Collect every line of the records below that contains the word "frame".

Dataset items:
────

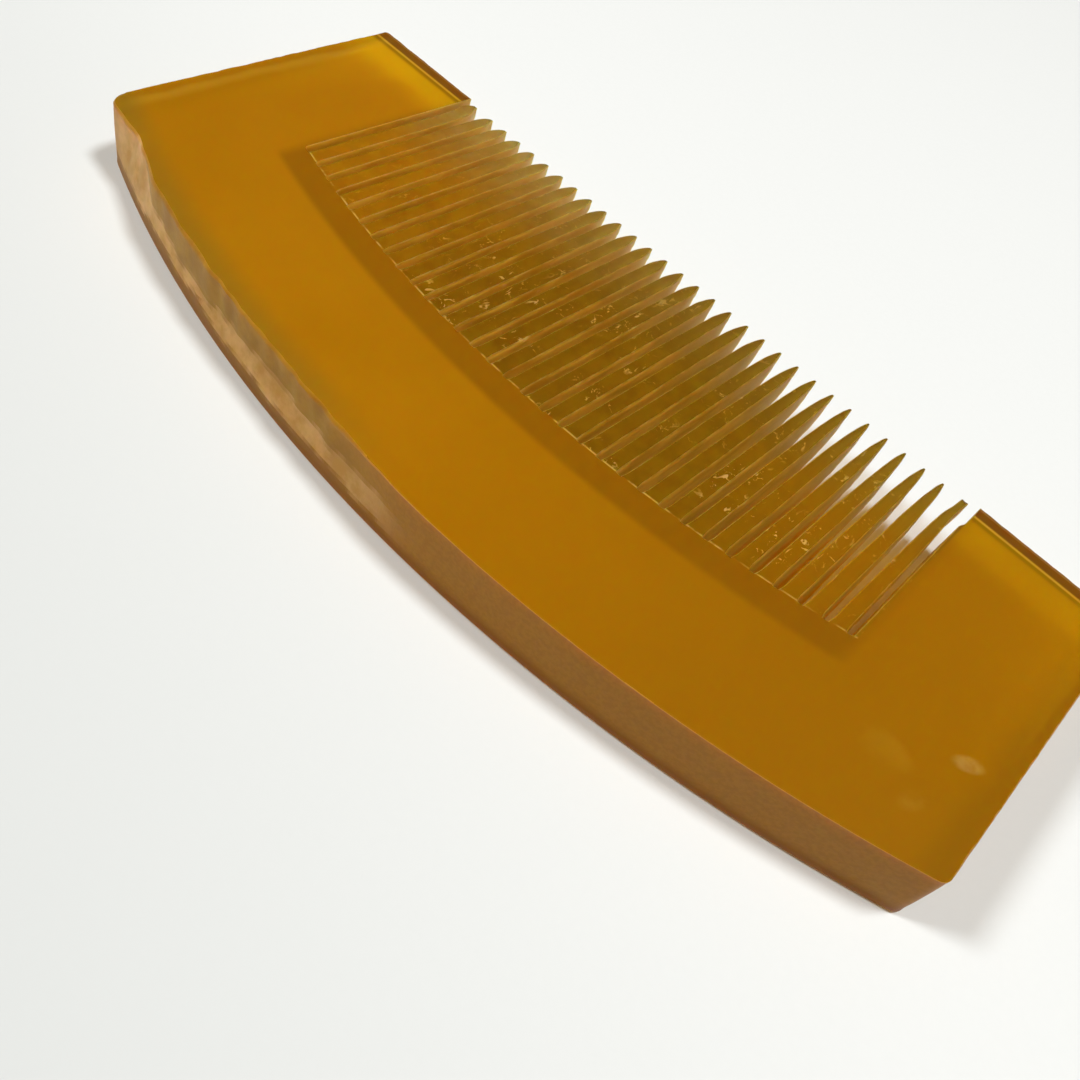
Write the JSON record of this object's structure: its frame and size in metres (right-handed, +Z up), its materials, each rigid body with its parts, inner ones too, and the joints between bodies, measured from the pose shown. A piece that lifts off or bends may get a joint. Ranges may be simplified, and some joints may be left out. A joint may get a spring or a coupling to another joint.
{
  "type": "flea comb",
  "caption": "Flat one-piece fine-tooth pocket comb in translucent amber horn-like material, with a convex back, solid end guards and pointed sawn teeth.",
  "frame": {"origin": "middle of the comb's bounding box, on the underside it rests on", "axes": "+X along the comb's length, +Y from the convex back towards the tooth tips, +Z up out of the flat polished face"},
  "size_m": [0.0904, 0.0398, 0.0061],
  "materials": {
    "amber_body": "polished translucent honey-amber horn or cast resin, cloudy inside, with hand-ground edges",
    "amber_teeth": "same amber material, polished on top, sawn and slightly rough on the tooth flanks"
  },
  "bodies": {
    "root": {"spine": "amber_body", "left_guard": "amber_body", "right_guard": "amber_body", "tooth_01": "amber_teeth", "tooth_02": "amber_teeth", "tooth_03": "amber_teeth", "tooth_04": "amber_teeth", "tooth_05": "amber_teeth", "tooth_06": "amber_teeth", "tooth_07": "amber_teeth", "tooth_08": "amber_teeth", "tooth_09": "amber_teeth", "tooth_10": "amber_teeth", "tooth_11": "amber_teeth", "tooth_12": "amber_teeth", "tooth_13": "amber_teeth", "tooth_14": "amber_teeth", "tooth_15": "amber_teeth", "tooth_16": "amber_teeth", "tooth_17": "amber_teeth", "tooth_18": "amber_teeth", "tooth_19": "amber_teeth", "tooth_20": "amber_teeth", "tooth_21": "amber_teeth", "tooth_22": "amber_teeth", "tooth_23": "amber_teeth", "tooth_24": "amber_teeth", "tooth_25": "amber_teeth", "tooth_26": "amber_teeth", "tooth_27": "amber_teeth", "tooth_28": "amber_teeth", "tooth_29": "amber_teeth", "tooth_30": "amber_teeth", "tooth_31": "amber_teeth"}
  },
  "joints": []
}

────

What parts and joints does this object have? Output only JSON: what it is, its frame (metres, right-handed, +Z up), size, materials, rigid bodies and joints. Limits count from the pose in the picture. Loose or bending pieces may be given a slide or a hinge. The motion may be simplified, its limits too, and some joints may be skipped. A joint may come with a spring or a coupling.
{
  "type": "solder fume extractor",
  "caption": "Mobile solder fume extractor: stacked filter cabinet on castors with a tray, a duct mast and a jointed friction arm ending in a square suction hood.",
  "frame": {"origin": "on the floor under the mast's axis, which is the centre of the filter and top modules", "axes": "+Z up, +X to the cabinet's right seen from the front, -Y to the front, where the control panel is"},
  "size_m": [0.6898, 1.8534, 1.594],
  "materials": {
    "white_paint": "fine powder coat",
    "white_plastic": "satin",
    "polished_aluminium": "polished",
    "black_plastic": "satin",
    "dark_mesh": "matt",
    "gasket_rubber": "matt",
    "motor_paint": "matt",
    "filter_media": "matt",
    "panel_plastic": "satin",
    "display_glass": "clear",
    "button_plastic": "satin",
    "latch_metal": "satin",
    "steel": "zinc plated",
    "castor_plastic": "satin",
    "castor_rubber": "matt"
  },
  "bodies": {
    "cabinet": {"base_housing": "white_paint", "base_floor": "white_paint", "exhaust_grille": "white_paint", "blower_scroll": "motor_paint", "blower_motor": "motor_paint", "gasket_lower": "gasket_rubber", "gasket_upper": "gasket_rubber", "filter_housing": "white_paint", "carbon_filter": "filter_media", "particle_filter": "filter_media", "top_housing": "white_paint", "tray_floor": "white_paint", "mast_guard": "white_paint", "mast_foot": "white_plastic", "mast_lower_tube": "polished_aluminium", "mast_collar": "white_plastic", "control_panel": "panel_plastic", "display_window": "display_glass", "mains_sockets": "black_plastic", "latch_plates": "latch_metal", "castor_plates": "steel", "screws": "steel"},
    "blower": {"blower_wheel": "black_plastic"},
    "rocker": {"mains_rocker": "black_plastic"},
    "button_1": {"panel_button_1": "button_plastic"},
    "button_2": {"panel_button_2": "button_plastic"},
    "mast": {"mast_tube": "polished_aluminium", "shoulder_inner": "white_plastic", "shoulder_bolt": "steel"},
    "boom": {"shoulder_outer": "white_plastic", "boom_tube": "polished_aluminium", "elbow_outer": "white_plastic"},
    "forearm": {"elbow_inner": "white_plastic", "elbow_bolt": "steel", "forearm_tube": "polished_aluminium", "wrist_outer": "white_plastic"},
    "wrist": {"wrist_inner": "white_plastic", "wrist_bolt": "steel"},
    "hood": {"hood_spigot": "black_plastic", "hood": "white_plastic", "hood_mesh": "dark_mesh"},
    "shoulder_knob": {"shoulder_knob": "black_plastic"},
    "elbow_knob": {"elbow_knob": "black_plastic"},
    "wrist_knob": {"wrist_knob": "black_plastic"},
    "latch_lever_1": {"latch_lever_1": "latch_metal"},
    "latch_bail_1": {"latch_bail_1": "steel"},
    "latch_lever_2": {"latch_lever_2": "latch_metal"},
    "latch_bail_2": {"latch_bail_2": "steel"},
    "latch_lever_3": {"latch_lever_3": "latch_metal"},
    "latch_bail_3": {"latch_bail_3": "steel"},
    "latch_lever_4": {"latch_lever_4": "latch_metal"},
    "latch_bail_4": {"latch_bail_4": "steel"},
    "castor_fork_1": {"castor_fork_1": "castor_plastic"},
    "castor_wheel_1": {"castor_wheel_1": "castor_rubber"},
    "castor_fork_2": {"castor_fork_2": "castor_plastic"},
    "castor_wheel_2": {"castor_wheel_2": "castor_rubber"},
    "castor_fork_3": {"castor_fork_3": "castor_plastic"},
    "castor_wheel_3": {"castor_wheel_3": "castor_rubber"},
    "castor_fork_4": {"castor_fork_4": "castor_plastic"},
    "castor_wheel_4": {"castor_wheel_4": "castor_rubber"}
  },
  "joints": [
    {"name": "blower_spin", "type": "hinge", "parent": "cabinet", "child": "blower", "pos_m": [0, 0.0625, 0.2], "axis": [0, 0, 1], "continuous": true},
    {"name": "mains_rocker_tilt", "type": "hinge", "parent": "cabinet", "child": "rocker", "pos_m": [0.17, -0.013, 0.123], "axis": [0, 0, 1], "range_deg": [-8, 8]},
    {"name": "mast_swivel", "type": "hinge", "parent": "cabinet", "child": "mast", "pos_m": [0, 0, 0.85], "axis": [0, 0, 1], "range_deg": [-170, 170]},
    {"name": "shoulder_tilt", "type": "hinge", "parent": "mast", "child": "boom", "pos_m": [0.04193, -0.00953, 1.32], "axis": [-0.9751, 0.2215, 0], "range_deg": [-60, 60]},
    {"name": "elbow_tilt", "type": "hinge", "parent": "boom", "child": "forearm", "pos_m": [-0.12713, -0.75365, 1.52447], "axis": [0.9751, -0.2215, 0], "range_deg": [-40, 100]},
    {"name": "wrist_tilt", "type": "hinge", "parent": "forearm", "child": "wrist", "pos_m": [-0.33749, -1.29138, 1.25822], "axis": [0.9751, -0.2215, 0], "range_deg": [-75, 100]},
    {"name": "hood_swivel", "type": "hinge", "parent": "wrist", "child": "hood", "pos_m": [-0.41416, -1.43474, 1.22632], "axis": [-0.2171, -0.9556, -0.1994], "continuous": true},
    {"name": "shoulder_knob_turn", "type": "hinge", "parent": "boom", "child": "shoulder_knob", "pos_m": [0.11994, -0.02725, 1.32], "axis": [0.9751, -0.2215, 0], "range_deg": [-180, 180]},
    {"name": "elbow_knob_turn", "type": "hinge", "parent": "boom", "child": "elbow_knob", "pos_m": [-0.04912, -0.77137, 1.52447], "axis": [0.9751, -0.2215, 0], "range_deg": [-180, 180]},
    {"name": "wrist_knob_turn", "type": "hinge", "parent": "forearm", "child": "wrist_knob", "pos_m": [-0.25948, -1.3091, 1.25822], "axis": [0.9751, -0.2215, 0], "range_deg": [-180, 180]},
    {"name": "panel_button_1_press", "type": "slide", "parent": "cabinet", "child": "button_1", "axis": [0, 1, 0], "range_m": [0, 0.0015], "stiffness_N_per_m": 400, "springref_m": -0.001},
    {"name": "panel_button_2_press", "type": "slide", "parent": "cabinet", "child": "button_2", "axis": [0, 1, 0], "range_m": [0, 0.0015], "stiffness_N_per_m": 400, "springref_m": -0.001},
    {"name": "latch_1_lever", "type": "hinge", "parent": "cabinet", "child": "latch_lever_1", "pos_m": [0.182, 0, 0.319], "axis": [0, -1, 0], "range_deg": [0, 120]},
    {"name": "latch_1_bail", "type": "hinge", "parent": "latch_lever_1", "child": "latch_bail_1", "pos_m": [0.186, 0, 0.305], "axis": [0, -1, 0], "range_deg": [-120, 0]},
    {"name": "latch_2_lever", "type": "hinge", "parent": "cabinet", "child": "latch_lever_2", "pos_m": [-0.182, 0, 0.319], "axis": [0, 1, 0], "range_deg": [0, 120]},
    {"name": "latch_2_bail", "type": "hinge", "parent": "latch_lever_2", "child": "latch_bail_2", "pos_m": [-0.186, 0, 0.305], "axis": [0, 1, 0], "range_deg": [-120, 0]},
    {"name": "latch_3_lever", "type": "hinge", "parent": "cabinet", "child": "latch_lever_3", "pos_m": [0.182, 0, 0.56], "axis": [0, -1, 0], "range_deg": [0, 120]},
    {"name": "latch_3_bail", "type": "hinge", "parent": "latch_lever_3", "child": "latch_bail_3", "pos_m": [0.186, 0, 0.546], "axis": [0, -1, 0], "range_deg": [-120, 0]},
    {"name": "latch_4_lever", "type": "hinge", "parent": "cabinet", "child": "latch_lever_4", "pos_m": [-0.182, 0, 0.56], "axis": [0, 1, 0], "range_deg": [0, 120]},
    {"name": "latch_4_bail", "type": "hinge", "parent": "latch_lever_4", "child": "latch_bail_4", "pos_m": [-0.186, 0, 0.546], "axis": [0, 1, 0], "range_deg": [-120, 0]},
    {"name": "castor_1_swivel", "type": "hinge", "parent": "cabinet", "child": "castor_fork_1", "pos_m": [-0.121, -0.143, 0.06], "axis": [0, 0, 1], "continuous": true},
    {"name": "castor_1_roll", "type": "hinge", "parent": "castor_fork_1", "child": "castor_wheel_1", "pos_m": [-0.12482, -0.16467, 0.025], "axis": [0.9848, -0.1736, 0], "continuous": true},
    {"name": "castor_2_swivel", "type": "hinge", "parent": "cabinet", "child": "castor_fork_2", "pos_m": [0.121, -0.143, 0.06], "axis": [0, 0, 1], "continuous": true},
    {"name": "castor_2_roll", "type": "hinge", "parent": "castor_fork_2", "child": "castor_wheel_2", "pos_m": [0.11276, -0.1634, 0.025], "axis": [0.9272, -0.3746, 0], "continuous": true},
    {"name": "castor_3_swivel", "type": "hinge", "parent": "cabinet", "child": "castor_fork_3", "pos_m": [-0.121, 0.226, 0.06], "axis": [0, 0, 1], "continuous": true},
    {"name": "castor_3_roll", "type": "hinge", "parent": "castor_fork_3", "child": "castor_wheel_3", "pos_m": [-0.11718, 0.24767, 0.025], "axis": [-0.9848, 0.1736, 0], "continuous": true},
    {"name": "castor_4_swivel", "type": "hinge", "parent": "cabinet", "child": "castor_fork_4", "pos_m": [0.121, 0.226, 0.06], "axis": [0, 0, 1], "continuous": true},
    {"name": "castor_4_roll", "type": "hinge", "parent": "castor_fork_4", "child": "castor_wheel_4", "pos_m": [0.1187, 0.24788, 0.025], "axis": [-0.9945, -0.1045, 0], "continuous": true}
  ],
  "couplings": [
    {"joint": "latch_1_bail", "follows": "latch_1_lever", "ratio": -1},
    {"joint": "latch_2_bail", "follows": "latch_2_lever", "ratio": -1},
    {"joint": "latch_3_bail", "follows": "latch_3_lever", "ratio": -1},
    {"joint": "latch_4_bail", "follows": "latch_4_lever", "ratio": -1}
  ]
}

────

# EXERCISE RESULT:
Write the JSON record of this object's structure: its frame and size in metres (right-handed, +Z up), its materials, each rigid body with its parts, inner ones too, and the joints between bodies, measured from the pose shown. A piece that lifts off or bends may get a joint. Ranges may be simplified, and some joints may be left out. A joint may get a spring or a coupling to another joint.
  "frame": {"origin": "middle of the comb's bounding box, on the underside it rests on", "axes": "+X along the comb's length, +Y from the convex back towards the tooth tips, +Z up out of the flat polished face"},
What parts and joints does this object have? Output only JSON: what it is, its frame (metres, right-handed, +Z up), size, materials, rigid bodies and joints. Limits count from the pose in the picture. Loose or bending pieces may be given a slide or a hinge. The motion may be simplified, its limits too, and some joints may be skipped. A joint may come with a spring or a coupling.
  "frame": {"origin": "on the floor under the mast's axis, which is the centre of the filter and top modules", "axes": "+Z up, +X to the cabinet's right seen from the front, -Y to the front, where the control panel is"},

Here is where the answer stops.